T. S. Eliot wrote in his poem The Waste Land that “April is the cruelest month.”  As the son of an English teacher, I’d heard this line recited many times.  I never thought anything of it because, for me, it was a lie.  After all, April brought warmer weather, Daylight Saving Time, and my birthday.  Three years ago today, something happened that changed my perception of April–something that has made every April a cruel and difficult month.

My grandfather, Darrel Sonnier (1941-2010)

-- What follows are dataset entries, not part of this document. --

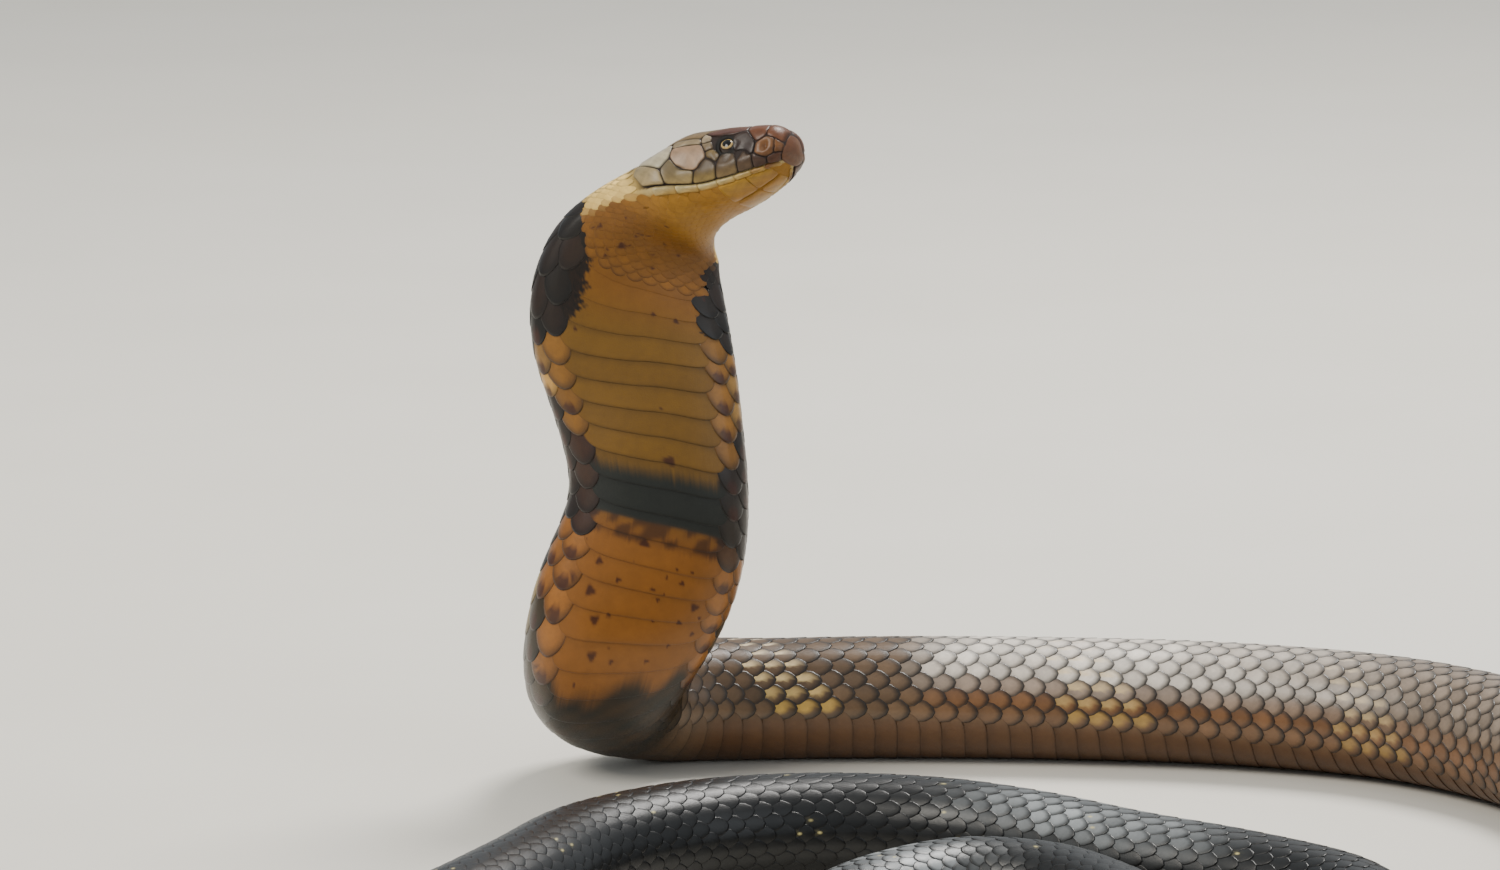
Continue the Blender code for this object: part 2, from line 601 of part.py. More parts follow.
def hood(spine, materials):
    angles = np.linspace(0, 360, 32, endpoint=False)
    draw = np.random.default_rng(SEED)
    names = ("neck", "hood_upper", "hood_middle", "hood_lower", "forebody")
    colours = ("throat", "throat", "throat", "band", "throat")
    for name, colour, start, stop in zip(names, colours, HOOD_CUTS, HOOD_CUTS[1:]):
        solid(name, scuted(spine, start + GAP / 2, stop - GAP / 2, angles, draw), colour, materials)


def lengths(spine, materials):
    """The body from the bend to the tip of the tail."""
    angles = np.linspace(0, 360, 18, endpoint=False)
    fine = np.linspace(0, 360, 28, endpoint=False)
    draw = np.random.default_rng(SEED)
    solid("base_bend", scuted(spine, HOOD_CUTS[-1] + GAP / 2, FLOOR_FROM - GAP / 2, fine, draw), "band", materials)
    cuts = floor_cuts(spine) + [spine.length - 1]
    vent = 0.8 * spine.length
    bodies = sum(1 for c in cuts[:-1] if c < vent)
    for k, (start, stop) in enumerate(zip(cuts, cuts[1:])):
        rings = scuted(spine, start + GAP / 2, stop - GAP / 2, angles, draw)
        name = f"body_{k + 1:02d}" if k < bodies else f"tail_{k + 1 - bodies:02d}"
        solid(name, rings, "body" if start < 1500 else "rear", materials)


def set_origin():
    """Moves the whole model so that the floor under the middle of its outline is the origin."""
    corners = np.array([piece.matrix_world @ vert.co for piece in bpy.data.objects for vert in piece.data.vertices])
    low, high = corners.min(0), corners.max(0)
    shift = Vector((-(low[0] + high[0]) / 2, -(low[1] + high[1]) / 2, -low[2]))
    for mesh in bpy.data.meshes:
        mesh.transform(Matrix.Translation(shift))


def main():
    clear_scene()
    materials = make_materials()
    spine = Spine()
    head(spine, materials)
    hood(spine, materials)
    lengths(spine, materials)
    set_origin()


main()
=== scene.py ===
"""A king cobra, life size, reared with its hood spread: skin, scales, belly plates, head shields and eyes."""

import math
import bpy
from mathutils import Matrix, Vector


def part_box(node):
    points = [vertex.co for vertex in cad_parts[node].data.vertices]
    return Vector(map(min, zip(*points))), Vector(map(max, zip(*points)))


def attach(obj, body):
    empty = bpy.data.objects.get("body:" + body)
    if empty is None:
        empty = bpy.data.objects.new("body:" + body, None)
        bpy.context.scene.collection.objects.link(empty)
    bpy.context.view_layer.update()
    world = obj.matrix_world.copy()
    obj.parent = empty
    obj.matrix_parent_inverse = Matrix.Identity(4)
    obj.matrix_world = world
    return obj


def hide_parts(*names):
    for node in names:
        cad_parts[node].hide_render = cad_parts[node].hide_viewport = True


bl_info = {
    "name": "King cobra model",
    "version": (1, 0, 0),
    "blender": (4, 5, 0),
    "location": "View3D > Sidebar > Cobra",
    "description": "Skin, scales, plates, shields and eyes of a reared king cobra, with its floor, lights and camera",
    "category": "Object",
}

import bpy
import numpy as np
from mathutils import Vector

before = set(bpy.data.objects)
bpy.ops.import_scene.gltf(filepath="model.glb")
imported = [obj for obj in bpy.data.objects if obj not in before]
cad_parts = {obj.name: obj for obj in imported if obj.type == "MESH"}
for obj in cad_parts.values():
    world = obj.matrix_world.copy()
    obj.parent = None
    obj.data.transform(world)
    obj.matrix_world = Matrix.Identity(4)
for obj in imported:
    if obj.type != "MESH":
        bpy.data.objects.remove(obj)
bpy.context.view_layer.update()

# The body's sizes are in millimetres, and its meshes are in metres.
MM = 0.001
FLOOR_SINK = 1.0

# The head: where the snout is, and how it is turned. Angles are in degrees.
SNOUT_TIP = (19.8, -62.0, 288.0)
HEAD_YAW = 33
HEAD_PITCH = 19
HEAD_ROLL = 26

# Head stations: back from the snout, drop of the centre, half width, height above it, depth below it.
HEAD = (
    (0.0, -3.5, 2.5, 3.0, 1.5),
    (0.5, -3.5, 5.5, 5.5, 2.8),
    (1.5, -3.5, 8.3, 7.8, 4.2),
    (3.0, -3.4, 10.2, 9.6, 5.2),
    (5.0, -3.0, 11.6, 11.2, 6.2),
    (10.0, -1.5, 13.5, 14.0, 8.0),
    (18.0, 0.0, 15.5, 16.8, 9.5),
    (26.0, 1.0, 17.2, 19.2, 11.0),
    (36.0, 1.5, 19.2, 20.6, 12.5),
    (48.0, 1.0, 21.8, 20.4, 15.0),
)

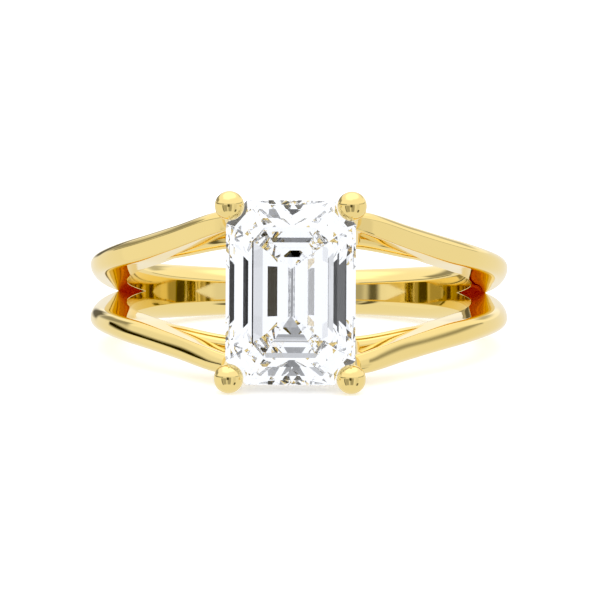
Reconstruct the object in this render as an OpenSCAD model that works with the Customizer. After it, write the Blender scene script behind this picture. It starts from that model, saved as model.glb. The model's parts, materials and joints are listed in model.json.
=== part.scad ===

April 20, 2010.  At the time I was a college senior at Princeton.  Only a week prior, I had turned in my thesis and was preparing for graduation.  The day was unlike any other, following the routine of going to class, going to work, and going to the gym.  Just before going to the gym, I called my grandparents in Lafayette.  After talking to my grandmother, I asked for my grandfather, Darrel (he taught all his grandchildren to call him by his first name).  She told me he had just walked out the door to go play basketball and to call back later that night.

I thought nothing of it.  After all, we’d had the same conversation many times before.  For nearly 30 years (maybe longer), Darrel played basketball with another group of men his age religiously three times a week.  He picked up the game when he was younger after a knee injury ended his baseball days.  He loved the sport because it connected him with his youth.

A few hours later while tied up at a function, my cell phone rang.  And rang.  And rang.  My parents were trying to reach me.  When I finally called to see what was wrong, my dad told me to call back when I had returned to my dorm.  Once I finally got home later that night, I called my dad back to find out what the big deal was.  That’s when he told me the words that still ring in my head every year on this day:

“Darrel died tonight.  He had a heart attack on the court.”

For the next week, I was inconsolable.  All I could do was ask, “Why?  How could Mr. Invincible die doing what he loved?”

At some point during a 15-hour layover in Atlanta-Hartsfield Airport, something inside finally clicked.  I realized that Hollywood could not have scripted his life better.  He left this mortal coil doing what he loved.  He died enjoying life.  He checked out while visiting the place that gave him so much life and energy.  A few days later at the funeral, I saw how much he meant to his community.  The church was packed with people from all walks of life, all of whom knew Darrel by name and knew the family by name (even if we didn’t know who they were).

That’s when it dawned on me that in death, Darrel is still continuing to teach the lessons he presented while alive.  Although he isn’t here to verbalize them, he is still a shining example of how life should be lived and how people should be treated.  After all, life would be a little bit easier if we didn’t sweat the small stuff, treated others with kindness and respect, danced as if no one was looking, and took some time to enjoy the splendors of life.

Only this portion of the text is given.